Following the death of a deputy mayor, Olivier Delhomme, who left a large sum of money to the town in his will when he died in 1874, the town council decided to demolish the dilapidated castle and to build a purpose-built town hall on the same site. A monumental fountain, sculpted by Louis-Émile Décorchemont, was unveiled in the centre of the site in 1882.

Construction of the new building started in 1891: a large collection of Roman coins was unearthed during early excavation work. It was designed by François Thierry-Ladrange in the Châteauesque style, built in ashlar stone, and was officially opened by the president of France, Félix Faure, on 25 April 1895.

The design involved a symmetrical main frontage of 13 bays facing onto the Place de l'Hôtel de Ville (now Place du Général-de-Gaulle) with the end bays slightly projected forward as pavilions. The central section of three bays, which was also slightly projected forward, featured a flight of steps leading up to a segmental headed doorway with a moulded surround. The doorway was flanked by two segmental headed windows and the first floor was fenestrated by three tall mullioned and transomed windows. The central first-floor window featured a balcony and was flanked by a pair of Corinthian order columns supporting a frieze, a modillioned cornice and a large pediment containing heraldic shields. Behind the pediment, there was a tall mansard roof surmounted by a belfry. The wings and end bays were fenestrated by segmental headed windows on the ground floor, and by casement windows with cornices on the first floor. The first-floor windows were flanked by Doric order pilasters and there were dormer windows at attic level. Internally, the principal room was the Salle des Délibérations (council meeting room).

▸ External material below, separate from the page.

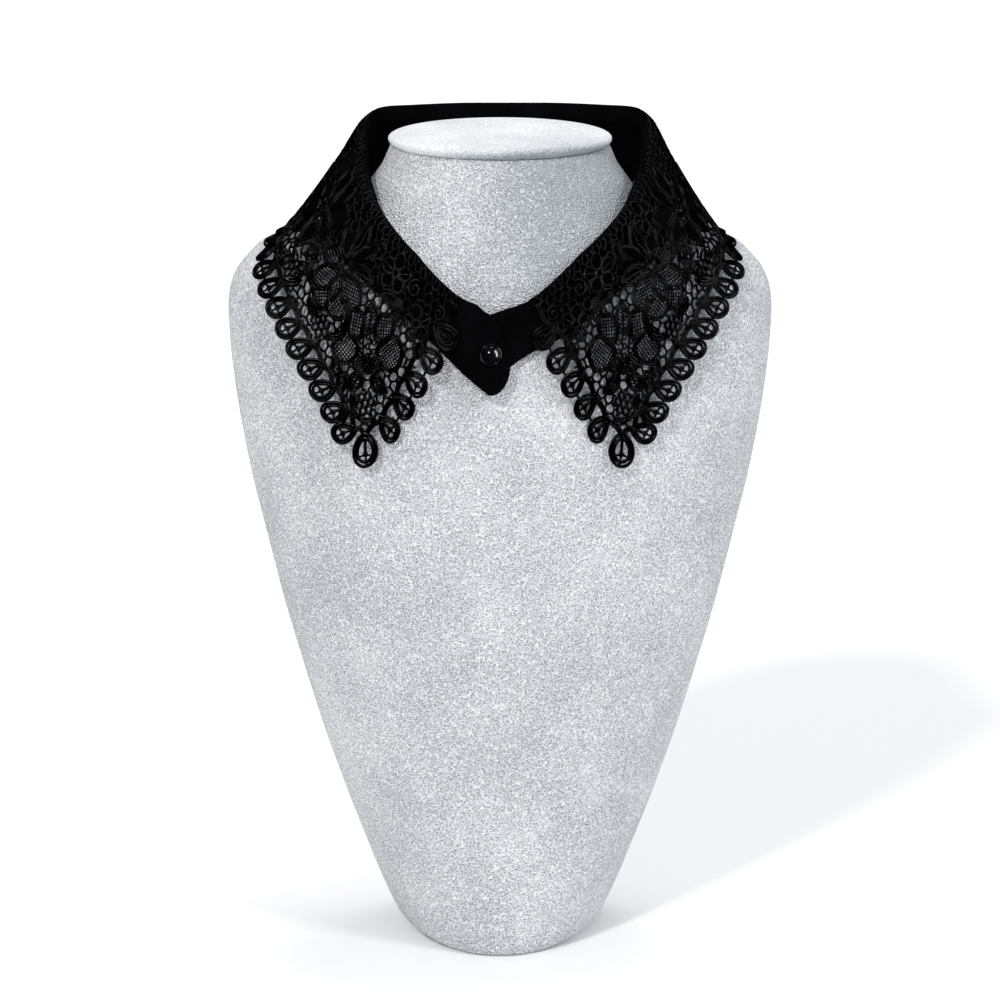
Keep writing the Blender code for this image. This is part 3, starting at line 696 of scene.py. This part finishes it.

Following the liberation of the town by American troops on 23 August 1944, the chairman of the Provisional Government, General Charles de Gaulle addressed local people from the balcony of the town hall on 18 October 1944. He returned for a second visit, this time as president of France, on 9 July 1960. A statue of De Gaulle by the sculptor, Romain Legret, was unveiled in front of the building on 18 June 2019.